Pettit grew up in Princeton, NJ and played in rock bands throughout
her 20’s. In the 1980’s, she landed a role in “Cats” and
launched a Broadway career as a dancer and singer. Gray started a career
path in law but veered toward acting when he realized the only part of
law he liked was litigation. That is, the performance part. He studied
at the Neighborhood Playhouse School of the Theatre in New York and quickly-even
before graduation- was cast in a revival of Stephen Sondheim’s”Pacific
Overtures”. The show eventually went to Broadway. And as Gray likes
to say: He just kept on going.
If this couple had a collective resume, it would read like a history
of musical hits in the latter half of the 20th century. Next month, they
will be in a summer stock production of “A Chorus Line” in
New Jersey. Pettit joked that while the “Chorus Line” gig
will be her first lead role she’s playing the older dancer Cassie),
it’s usually Gray who gets the leads. And besides, if she had been
given a lead role instead of an understudy position in the last show
they did together, she wouldn’t have had the backstage time to
sit at the piano in the rehearsal room and write songs for “Dracula”,
almost all of which she wrote while being an understudy for “Titanic”.
With such a youza background on Broadway, what’s the appeal of
taking a new show to a remote location where it’s unlikely that
too many theater producers might pick it up as the next big hit on Broadway?

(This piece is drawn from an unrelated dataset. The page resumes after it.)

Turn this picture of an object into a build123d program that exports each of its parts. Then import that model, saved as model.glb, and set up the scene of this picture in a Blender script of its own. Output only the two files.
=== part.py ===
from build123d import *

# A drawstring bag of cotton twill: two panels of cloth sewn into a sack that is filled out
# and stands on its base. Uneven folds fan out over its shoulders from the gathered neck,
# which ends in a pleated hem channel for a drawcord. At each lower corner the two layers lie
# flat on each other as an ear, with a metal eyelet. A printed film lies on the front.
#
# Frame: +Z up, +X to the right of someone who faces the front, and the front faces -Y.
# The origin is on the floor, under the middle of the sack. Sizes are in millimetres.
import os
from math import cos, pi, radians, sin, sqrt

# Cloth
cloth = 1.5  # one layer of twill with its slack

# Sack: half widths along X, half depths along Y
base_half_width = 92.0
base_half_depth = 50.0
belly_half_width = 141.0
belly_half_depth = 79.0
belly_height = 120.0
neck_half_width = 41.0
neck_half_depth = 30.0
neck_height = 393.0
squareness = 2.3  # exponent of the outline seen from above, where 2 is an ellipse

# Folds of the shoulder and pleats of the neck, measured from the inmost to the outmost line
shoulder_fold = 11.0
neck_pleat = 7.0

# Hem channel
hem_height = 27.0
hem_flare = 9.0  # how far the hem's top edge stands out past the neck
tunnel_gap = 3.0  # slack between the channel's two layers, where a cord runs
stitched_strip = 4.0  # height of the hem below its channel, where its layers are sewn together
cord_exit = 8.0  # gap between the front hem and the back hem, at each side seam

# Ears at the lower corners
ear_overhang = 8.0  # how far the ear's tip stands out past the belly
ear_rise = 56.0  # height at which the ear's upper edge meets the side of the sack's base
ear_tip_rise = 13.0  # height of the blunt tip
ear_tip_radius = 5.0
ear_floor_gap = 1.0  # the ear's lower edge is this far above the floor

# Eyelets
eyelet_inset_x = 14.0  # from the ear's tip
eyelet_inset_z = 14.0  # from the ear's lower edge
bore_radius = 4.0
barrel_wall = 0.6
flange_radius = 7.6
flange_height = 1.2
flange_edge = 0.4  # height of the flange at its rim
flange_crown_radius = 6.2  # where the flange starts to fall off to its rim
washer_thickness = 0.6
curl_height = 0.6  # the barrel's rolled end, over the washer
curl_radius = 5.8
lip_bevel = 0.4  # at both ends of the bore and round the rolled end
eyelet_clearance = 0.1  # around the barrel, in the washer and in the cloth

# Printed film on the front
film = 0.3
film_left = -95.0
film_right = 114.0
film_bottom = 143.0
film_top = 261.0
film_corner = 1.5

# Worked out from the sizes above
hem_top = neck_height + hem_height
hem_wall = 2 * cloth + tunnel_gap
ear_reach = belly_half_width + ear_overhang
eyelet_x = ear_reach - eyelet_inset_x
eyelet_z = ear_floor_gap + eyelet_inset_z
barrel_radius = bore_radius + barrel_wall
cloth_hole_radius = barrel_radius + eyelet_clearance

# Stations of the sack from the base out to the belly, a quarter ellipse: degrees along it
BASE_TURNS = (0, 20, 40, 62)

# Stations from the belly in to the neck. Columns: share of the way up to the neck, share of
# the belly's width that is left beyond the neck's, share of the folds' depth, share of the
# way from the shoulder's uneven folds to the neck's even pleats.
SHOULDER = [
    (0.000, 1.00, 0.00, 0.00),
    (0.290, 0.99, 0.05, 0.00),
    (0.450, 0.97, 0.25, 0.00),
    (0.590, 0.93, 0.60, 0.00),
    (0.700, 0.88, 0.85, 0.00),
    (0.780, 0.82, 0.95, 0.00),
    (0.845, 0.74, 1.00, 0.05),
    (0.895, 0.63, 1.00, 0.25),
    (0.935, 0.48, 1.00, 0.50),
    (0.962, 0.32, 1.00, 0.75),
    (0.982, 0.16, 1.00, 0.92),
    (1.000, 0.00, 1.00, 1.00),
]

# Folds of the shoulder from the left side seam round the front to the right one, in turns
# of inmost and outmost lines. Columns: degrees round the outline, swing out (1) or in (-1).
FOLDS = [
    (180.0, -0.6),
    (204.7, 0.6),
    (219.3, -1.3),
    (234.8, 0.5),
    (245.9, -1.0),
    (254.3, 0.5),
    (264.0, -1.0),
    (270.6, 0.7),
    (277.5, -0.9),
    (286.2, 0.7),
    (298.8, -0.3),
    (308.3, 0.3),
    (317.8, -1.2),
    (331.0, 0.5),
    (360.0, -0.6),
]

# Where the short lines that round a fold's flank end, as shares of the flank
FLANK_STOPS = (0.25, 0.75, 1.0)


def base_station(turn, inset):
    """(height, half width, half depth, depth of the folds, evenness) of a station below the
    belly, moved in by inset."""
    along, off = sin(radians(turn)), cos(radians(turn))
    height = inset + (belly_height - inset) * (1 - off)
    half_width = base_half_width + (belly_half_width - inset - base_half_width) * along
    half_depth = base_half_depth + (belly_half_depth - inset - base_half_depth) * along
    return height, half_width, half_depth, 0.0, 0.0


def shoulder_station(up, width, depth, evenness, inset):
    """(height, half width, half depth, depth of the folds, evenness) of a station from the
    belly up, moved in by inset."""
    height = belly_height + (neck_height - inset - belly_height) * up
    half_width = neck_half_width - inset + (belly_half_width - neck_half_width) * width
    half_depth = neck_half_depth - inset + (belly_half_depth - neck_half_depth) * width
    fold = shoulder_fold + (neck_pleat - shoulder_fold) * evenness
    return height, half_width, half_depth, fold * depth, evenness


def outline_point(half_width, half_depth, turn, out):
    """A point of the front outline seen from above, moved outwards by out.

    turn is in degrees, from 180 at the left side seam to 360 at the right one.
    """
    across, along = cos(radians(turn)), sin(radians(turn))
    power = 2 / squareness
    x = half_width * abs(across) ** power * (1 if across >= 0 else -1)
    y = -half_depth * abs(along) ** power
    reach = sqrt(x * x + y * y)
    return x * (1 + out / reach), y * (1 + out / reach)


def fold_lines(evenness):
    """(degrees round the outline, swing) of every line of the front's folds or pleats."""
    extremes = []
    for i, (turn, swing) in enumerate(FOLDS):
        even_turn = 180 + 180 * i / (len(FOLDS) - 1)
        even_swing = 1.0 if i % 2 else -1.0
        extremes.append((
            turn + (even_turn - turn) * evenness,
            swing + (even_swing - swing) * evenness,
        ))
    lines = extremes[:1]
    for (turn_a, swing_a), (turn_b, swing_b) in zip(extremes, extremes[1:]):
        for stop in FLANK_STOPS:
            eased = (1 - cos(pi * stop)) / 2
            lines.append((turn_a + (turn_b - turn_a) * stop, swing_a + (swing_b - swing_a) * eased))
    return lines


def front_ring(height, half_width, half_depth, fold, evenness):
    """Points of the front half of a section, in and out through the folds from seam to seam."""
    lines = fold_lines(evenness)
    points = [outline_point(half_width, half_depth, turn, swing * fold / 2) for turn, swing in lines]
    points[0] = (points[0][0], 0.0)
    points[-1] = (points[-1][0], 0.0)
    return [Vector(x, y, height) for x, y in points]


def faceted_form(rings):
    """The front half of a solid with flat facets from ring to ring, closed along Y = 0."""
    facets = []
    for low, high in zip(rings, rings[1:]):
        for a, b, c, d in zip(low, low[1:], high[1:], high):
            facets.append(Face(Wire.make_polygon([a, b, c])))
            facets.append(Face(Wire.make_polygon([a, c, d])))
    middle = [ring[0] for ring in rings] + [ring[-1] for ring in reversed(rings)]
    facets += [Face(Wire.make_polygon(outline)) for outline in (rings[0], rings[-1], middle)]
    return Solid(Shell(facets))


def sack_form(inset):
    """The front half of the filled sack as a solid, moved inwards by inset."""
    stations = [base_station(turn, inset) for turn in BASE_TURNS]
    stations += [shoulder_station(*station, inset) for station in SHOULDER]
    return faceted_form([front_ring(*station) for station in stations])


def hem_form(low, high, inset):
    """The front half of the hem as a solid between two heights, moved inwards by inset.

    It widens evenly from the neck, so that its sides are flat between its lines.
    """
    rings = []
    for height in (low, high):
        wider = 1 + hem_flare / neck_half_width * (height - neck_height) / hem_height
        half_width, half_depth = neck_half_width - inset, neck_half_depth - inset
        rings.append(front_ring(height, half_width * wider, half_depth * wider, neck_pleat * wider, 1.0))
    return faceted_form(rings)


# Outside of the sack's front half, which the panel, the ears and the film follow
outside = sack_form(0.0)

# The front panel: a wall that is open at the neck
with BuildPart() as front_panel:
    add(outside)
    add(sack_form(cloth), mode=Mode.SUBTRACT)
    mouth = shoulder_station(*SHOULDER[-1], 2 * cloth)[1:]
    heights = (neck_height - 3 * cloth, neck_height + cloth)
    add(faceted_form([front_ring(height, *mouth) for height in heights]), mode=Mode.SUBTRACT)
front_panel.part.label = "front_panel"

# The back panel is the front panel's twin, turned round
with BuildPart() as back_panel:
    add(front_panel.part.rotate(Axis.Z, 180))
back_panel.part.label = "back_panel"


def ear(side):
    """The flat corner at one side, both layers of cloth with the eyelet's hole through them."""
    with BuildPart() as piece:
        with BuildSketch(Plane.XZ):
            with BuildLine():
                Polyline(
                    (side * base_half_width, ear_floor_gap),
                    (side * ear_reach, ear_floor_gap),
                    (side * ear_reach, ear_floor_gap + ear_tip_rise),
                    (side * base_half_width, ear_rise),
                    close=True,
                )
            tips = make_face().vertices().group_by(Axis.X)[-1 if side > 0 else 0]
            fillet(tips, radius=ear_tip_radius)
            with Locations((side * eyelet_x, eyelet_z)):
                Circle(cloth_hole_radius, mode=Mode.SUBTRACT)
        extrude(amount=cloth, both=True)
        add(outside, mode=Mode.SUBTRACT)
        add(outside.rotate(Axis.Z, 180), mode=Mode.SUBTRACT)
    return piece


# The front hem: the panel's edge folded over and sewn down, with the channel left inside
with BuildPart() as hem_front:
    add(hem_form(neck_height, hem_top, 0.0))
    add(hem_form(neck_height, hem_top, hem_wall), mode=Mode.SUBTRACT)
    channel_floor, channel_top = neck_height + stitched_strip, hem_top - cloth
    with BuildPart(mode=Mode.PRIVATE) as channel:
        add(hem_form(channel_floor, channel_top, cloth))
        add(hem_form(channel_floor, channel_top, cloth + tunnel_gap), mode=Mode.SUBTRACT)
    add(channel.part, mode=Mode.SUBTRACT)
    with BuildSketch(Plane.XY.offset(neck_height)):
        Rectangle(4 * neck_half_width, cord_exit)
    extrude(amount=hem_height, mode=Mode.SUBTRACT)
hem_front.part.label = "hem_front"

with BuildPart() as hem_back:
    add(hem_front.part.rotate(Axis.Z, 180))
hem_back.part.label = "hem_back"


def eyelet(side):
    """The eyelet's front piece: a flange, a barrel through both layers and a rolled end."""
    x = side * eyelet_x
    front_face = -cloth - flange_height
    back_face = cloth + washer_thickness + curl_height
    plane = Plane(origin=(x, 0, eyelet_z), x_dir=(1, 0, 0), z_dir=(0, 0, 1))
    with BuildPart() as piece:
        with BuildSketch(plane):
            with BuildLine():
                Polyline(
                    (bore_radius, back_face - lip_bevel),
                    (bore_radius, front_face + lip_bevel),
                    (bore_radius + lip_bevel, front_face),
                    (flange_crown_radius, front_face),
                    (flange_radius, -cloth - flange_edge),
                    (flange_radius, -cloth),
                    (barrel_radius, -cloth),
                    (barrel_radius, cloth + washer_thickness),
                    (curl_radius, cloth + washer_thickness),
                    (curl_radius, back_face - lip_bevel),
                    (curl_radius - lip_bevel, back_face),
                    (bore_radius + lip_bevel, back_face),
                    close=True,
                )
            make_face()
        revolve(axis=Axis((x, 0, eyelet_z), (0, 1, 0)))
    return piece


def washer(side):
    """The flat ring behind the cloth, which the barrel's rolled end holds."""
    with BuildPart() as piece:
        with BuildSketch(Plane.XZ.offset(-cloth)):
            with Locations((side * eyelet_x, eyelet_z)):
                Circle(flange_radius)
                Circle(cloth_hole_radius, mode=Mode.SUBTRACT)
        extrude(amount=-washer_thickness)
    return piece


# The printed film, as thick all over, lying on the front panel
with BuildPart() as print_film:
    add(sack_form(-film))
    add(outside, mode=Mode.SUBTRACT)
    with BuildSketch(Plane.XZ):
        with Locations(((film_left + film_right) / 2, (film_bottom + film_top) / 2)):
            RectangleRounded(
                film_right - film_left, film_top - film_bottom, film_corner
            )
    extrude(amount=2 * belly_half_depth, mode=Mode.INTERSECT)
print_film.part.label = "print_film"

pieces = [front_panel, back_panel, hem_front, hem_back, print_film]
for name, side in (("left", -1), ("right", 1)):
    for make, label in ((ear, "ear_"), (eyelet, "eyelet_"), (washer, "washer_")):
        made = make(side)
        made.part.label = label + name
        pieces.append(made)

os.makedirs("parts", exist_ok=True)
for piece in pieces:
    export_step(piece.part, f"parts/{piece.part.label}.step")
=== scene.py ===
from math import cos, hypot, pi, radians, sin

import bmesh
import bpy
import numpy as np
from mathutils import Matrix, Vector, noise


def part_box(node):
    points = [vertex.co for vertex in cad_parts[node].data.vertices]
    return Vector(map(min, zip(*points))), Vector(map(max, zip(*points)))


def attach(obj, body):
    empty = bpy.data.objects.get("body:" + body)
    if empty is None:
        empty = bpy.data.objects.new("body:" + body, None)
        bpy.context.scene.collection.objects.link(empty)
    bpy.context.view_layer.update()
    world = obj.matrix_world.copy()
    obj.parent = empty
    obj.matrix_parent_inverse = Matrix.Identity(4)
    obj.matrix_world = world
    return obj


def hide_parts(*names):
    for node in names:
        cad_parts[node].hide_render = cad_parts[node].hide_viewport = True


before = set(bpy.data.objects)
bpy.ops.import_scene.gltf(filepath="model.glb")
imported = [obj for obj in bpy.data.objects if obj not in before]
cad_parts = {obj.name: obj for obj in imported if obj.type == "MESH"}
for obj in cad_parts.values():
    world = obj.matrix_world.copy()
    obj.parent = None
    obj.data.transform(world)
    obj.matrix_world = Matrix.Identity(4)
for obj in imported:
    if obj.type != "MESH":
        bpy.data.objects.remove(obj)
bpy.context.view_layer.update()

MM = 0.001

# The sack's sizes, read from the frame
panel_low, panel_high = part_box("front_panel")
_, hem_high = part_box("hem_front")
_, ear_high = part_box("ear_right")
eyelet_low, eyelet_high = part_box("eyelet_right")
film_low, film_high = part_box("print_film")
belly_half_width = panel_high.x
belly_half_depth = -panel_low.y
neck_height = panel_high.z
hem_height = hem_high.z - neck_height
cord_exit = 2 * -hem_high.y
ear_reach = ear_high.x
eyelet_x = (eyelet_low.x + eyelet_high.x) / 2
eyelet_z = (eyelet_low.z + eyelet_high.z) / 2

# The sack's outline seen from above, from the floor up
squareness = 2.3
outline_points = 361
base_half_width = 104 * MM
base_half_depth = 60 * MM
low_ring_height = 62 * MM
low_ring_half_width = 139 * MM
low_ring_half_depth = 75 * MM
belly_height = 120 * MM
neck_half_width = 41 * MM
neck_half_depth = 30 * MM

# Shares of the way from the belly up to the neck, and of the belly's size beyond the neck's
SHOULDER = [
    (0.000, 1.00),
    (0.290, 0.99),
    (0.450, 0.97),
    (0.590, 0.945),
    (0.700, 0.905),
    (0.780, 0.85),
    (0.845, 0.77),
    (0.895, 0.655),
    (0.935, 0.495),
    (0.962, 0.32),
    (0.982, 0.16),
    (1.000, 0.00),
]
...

The couple has a shared appreciation for small venues that produce theater,
and, in particular, for the Stonington Opera House, where Pettit and
Gray presented musical numbers from “Dracula” in an evening
of song last summer.
“We wrote ‘Dracula’ as a chamber piece, small enough
for regional theaters,” explained Gray. “Given the location
of Stonington, I have no idea if anyone ( from New York) will see. It.
But that doesn’t matter. It’s important to experience the
next life of this work. And it’s always important that your work
has been done. That’s a basic requirement for moving on. If we
took the time and trouble, risked life, limb and marriage for this, I
want it to be heard.”
While it may seem like an easier sell, a small venue is, indeed, more
difficult to play, Gray added.
It’s far more intimate, closer to the audience and therefore vulnerable
to more meticulous scrutiny.
Carol Estey, who is directing “Dracula” and is on the executive
committee at the Opera House, has roots in Stonington that intersect
with Pettit’s early years as a dancer in New Jersey. As a young
ballet dancer (she started dancing at age 4) , Estey visited the island
with her parents who taught ballet in Princeton and brought their skills
each summer to Les Chalets Francais, a French camp. Eventually, the Esteys
bought a house in Stonington.
Pettit, who studied dance with Estey’s parents and was a pricipal
dancer with the company for 15 years, sometimes visited the family in
Maine. When Estey, whose discerning eye for theater was nurtured by an
artistic family and her own dance work on Broadway, invited Pettit and
Gray to mount “Dracula”, the two knew the invitation came
from more than an old friendship.
“Having been in theater my whole life, I used to sit on the deck
and dream about bringing all my theater friends here to work on plays
and to make theater. ‘Dracula’ feels like the dream,” said
Estey, who now lives in the Catskills.
The camp no longer exists and the house is no longer in the Estey family.
Nevertheless, Estey has found her way back to Stongington in the summer.
Pettit and Gray each emphasized the importance of the production to
them as artists and the gratitude they felt toward the director and producers.
“We will find out if it works, if the audience gets it, and whether
or not what we imagine win our heads can be done physically and people
will enjoy it,” said Pettit. “If people can feel emotion
by listening to my music, that would be so satisfying to me.